--- Start RECORD EXCERPTS ---

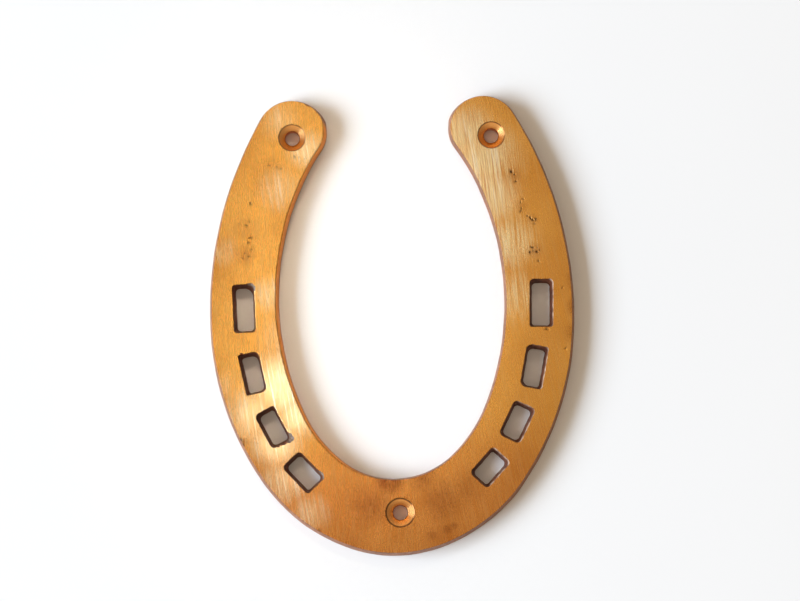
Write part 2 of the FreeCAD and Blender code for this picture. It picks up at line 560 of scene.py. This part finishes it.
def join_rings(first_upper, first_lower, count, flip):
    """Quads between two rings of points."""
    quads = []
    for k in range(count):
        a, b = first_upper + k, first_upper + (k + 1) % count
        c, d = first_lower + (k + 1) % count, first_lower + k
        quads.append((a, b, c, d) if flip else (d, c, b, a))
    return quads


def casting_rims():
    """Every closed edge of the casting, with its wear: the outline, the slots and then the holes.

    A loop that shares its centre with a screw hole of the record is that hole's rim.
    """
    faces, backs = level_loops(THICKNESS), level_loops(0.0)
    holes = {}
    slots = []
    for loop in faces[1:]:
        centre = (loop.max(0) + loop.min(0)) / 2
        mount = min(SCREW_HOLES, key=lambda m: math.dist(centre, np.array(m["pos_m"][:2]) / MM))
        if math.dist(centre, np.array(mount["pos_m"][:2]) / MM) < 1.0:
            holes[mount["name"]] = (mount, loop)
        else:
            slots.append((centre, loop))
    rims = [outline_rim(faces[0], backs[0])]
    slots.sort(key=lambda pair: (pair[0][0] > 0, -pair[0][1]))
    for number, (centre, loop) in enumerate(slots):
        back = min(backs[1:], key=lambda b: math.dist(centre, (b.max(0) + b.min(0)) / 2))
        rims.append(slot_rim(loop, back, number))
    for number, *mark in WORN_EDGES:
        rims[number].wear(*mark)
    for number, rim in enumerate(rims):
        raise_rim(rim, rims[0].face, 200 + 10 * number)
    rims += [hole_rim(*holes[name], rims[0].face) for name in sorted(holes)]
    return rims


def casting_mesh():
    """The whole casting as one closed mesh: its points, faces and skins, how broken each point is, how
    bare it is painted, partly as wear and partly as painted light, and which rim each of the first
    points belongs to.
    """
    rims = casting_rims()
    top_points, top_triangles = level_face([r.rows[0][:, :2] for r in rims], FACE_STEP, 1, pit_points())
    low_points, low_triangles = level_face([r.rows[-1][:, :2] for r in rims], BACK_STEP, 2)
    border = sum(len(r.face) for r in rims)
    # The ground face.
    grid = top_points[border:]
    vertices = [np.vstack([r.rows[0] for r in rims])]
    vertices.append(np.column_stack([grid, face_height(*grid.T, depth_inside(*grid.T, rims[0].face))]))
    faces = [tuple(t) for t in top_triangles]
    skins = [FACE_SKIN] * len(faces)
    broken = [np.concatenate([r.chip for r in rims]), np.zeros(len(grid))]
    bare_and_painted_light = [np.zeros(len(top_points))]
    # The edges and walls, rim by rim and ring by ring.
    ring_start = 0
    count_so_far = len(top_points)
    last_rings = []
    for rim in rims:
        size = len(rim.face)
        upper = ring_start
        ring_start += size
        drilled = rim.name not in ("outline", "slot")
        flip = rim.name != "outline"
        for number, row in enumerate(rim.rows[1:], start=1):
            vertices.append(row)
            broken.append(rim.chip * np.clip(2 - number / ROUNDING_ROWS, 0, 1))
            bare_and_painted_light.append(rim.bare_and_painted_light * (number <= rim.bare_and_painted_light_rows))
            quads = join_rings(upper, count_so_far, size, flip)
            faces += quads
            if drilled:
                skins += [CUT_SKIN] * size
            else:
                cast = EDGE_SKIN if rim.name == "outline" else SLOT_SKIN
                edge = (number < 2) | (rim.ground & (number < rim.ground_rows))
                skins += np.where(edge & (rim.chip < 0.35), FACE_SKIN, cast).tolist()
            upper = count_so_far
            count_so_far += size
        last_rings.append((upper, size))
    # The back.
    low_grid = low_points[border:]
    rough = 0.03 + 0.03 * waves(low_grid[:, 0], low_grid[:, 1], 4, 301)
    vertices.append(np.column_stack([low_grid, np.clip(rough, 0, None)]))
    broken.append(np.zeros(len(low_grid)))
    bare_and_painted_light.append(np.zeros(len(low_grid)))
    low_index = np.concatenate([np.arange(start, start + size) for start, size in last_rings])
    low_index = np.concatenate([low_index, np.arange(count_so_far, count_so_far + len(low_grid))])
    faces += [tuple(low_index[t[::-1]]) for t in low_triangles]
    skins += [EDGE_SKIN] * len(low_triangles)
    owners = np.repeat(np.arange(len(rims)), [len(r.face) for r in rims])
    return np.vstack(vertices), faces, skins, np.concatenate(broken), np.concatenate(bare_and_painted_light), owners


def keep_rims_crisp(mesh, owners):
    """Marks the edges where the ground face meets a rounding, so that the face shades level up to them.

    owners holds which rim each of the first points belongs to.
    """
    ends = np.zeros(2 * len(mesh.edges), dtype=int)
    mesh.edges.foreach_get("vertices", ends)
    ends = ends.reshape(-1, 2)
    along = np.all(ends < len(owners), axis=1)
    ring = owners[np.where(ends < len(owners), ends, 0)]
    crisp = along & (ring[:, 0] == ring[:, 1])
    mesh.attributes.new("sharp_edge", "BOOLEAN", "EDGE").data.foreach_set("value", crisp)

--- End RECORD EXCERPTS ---
--- Start RECORD EXCERPTS ---

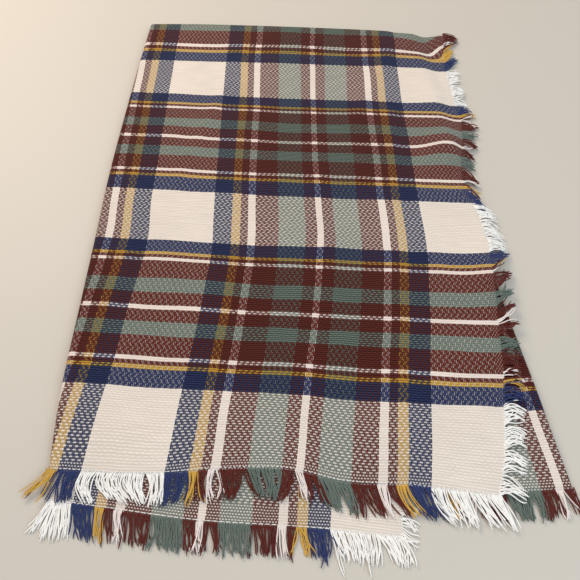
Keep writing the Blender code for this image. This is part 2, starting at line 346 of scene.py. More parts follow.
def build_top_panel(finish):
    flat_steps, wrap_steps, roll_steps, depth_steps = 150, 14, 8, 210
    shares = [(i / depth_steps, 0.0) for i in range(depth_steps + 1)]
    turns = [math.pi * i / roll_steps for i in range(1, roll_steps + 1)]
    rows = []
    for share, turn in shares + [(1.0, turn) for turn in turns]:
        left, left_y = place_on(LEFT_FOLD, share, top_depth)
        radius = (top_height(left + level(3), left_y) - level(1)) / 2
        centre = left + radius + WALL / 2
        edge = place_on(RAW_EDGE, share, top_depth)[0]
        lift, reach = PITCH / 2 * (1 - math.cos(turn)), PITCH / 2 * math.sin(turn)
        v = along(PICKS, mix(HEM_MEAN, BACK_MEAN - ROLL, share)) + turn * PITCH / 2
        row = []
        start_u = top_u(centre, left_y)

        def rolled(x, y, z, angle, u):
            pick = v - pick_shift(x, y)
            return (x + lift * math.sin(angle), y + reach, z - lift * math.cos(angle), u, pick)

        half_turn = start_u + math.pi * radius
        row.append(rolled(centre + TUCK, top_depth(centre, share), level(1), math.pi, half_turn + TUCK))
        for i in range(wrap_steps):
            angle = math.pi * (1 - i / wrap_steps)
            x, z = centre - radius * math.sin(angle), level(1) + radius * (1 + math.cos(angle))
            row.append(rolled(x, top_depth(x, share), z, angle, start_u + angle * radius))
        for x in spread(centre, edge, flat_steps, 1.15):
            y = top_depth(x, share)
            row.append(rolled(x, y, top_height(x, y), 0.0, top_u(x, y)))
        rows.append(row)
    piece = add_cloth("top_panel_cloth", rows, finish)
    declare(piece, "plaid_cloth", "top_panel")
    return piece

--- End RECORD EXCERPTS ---
--- Start RECORD EXCERPTS ---

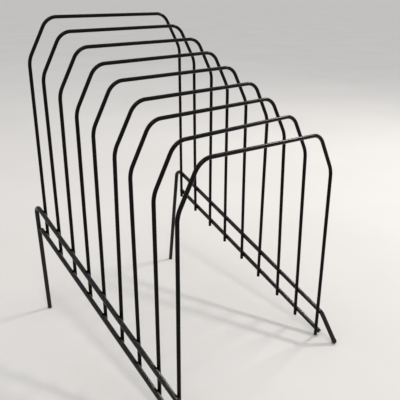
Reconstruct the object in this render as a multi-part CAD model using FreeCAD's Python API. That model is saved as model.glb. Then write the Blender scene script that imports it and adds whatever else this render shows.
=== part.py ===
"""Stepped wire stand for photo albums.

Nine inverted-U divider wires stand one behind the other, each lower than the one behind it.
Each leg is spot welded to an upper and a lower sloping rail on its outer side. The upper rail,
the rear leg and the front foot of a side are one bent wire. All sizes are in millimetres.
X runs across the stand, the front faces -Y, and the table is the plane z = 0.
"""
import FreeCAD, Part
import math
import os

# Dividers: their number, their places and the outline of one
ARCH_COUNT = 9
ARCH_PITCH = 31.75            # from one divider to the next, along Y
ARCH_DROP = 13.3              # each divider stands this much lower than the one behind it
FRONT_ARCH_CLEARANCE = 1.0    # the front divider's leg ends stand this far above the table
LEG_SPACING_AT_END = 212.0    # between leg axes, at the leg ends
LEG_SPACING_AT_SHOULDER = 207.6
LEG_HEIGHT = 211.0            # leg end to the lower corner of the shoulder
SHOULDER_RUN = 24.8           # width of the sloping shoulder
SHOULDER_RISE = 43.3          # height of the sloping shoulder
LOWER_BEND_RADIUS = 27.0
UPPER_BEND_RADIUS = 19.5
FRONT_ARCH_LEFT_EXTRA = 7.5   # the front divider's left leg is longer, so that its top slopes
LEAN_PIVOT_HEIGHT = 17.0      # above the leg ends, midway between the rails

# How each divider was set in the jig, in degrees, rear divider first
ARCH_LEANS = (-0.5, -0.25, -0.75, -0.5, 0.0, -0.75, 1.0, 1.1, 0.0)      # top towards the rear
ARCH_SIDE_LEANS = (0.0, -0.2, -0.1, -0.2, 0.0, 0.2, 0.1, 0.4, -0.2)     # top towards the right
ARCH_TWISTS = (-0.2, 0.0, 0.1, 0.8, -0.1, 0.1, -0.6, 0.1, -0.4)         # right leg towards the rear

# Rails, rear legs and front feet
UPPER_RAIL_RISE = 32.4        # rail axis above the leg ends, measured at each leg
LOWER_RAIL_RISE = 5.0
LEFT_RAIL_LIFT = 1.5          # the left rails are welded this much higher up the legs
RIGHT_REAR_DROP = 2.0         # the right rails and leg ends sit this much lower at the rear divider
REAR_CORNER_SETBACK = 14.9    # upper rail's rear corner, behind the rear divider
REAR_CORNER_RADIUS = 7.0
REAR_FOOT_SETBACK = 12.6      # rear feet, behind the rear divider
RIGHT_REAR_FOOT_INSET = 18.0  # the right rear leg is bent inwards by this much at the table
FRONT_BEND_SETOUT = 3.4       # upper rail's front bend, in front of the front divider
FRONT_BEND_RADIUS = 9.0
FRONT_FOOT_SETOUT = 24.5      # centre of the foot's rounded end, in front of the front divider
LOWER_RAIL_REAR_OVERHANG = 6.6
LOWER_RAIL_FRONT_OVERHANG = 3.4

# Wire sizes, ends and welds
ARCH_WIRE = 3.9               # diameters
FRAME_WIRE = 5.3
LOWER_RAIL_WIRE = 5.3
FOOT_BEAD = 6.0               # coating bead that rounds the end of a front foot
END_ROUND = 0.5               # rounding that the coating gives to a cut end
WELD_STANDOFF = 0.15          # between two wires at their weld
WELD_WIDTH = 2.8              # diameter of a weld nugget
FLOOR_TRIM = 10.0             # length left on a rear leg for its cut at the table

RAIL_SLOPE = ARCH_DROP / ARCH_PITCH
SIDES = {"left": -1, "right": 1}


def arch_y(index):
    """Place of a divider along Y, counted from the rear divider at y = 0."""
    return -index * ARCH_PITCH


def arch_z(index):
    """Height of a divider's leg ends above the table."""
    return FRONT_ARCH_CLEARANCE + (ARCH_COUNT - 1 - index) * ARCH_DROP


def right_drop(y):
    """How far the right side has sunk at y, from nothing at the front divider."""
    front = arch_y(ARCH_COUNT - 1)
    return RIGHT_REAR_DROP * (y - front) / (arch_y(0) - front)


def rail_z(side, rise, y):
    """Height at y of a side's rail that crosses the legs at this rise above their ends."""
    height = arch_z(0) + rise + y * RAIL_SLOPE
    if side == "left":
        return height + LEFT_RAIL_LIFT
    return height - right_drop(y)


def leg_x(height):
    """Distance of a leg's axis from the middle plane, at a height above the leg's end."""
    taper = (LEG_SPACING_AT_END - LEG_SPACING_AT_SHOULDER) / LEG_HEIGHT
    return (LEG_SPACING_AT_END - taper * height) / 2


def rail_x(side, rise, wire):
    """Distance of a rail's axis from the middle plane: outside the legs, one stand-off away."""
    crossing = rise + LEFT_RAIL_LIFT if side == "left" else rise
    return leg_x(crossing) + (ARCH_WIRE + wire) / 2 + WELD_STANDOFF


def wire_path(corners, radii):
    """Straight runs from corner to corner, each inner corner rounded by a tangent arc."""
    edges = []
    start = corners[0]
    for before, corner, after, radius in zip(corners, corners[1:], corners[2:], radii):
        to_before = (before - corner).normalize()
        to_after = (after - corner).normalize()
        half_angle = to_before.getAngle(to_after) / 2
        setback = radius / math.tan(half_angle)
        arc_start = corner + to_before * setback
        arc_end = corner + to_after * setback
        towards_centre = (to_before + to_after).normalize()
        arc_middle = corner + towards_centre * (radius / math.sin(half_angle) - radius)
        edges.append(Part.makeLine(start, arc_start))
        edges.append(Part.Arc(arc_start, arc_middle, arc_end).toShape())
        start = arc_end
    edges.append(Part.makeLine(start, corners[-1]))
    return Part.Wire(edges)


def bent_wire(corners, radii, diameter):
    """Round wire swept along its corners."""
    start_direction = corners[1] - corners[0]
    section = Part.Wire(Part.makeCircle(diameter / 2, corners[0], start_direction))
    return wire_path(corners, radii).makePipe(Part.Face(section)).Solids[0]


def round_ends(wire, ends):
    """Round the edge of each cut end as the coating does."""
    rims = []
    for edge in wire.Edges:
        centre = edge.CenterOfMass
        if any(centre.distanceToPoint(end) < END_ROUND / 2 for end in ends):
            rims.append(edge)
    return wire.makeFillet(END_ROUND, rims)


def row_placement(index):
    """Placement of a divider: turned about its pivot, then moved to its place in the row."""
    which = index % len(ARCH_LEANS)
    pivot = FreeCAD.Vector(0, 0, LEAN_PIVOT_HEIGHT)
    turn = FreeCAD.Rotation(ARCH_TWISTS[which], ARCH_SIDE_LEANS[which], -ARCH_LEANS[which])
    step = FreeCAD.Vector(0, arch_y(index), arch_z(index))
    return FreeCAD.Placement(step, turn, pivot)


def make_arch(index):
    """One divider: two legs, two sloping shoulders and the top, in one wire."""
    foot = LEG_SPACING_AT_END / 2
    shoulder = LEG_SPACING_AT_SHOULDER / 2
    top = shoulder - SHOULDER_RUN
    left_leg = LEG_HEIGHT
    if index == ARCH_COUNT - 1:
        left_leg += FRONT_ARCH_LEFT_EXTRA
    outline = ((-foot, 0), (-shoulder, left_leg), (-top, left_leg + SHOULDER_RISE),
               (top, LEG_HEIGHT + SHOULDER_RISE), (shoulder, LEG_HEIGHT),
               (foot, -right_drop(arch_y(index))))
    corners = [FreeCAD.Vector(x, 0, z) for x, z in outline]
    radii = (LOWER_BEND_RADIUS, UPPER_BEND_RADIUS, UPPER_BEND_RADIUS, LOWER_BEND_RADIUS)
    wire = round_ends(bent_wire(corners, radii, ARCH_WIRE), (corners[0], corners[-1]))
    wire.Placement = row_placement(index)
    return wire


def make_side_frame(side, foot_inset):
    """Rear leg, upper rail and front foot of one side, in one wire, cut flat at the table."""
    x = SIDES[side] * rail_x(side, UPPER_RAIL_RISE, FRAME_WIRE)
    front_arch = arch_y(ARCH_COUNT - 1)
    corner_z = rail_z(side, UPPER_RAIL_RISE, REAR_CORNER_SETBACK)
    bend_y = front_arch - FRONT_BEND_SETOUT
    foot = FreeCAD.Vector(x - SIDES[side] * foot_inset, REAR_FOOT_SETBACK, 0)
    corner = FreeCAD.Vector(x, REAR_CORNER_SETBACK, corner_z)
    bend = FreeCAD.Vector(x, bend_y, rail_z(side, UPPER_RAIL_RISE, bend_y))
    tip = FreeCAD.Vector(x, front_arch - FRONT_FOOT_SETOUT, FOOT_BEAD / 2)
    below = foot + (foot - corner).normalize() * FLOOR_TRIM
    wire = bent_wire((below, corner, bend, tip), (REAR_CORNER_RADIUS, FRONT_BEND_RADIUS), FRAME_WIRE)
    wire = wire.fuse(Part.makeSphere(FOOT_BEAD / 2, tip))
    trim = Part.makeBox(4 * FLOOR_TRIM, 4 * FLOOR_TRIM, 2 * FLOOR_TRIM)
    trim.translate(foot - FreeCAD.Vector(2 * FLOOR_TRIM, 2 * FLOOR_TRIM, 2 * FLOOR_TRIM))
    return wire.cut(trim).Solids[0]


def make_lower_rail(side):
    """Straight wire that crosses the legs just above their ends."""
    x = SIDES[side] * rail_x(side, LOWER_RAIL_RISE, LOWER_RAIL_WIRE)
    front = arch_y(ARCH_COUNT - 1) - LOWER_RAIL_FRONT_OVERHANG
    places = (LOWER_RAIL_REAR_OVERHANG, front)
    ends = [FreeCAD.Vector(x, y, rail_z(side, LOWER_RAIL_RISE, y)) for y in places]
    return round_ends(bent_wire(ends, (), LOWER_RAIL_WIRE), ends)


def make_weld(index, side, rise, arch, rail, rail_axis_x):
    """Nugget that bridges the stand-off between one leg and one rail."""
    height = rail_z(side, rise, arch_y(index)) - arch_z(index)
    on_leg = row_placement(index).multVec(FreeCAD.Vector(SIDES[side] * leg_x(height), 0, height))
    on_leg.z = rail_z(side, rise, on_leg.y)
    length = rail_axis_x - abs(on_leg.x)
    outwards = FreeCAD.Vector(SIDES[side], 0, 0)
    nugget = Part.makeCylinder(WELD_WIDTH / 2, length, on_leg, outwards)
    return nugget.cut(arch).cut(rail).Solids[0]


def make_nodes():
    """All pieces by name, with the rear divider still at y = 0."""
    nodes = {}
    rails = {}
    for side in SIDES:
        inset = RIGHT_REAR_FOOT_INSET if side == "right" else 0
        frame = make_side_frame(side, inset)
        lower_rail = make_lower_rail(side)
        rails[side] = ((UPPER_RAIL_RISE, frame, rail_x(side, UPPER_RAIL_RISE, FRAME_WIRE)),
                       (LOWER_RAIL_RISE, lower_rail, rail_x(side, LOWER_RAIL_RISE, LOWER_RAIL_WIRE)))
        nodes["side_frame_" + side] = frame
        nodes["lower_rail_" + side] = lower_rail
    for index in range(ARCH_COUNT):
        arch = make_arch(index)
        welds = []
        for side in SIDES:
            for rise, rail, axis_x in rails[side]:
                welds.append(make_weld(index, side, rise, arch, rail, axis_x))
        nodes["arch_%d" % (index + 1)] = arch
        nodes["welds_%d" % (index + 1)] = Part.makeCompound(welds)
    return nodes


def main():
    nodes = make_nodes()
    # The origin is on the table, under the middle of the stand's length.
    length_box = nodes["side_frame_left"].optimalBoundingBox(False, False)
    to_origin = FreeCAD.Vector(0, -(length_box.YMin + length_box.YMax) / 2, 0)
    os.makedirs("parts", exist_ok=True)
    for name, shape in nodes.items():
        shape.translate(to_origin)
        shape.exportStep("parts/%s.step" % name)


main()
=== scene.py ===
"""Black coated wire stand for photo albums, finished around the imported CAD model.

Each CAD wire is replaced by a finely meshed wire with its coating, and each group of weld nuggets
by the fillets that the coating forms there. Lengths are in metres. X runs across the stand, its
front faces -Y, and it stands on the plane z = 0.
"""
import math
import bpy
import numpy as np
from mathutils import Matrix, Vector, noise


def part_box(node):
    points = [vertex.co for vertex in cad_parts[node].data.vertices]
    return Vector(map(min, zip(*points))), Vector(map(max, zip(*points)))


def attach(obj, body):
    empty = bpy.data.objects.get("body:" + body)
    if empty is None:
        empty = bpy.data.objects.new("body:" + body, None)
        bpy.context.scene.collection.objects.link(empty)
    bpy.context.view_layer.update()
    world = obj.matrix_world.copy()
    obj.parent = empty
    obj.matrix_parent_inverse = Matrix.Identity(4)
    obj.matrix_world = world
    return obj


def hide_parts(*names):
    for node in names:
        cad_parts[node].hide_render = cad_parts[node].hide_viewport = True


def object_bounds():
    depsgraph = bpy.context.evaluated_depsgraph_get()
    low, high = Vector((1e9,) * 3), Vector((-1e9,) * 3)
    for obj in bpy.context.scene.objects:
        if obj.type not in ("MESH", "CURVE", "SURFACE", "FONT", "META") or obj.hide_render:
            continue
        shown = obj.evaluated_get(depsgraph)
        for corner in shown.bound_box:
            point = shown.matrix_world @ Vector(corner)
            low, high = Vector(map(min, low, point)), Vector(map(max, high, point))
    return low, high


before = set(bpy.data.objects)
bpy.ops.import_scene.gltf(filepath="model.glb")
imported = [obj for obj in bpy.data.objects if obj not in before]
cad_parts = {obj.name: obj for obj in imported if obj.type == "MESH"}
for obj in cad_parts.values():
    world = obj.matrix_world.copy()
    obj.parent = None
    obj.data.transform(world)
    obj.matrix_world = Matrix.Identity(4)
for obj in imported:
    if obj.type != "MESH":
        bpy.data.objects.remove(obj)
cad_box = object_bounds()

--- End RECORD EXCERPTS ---

Return, unchanged, the run of lines above that opens with the line containing "for index in" and closes with the line containing "if empty is". Include both.

    for index in range(ARCH_COUNT):
        arch = make_arch(index)
        welds = []
        for side in SIDES:
            for rise, rail, axis_x in rails[side]:
                welds.append(make_weld(index, side, rise, arch, rail, axis_x))
        nodes["arch_%d" % (index + 1)] = arch
        nodes["welds_%d" % (index + 1)] = Part.makeCompound(welds)
    return nodes


def main():
    nodes = make_nodes()
    # The origin is on the table, under the middle of the stand's length.
    length_box = nodes["side_frame_left"].optimalBoundingBox(False, False)
    to_origin = FreeCAD.Vector(0, -(length_box.YMin + length_box.YMax) / 2, 0)
    os.makedirs("parts", exist_ok=True)
    for name, shape in nodes.items():
        shape.translate(to_origin)
        shape.exportStep("parts/%s.step" % name)


main()
=== scene.py ===
"""Black coated wire stand for photo albums, finished around the imported CAD model.

Each CAD wire is replaced by a finely meshed wire with its coating, and each group of weld nuggets
by the fillets that the coating forms there. Lengths are in metres. X runs across the stand, its
front faces -Y, and it stands on the plane z = 0.
"""
import math
import bpy
import numpy as np
from mathutils import Matrix, Vector, noise


def part_box(node):
    points = [vertex.co for vertex in cad_parts[node].data.vertices]
    return Vector(map(min, zip(*points))), Vector(map(max, zip(*points)))


def attach(obj, body):
    empty = bpy.data.objects.get("body:" + body)
    if empty is None:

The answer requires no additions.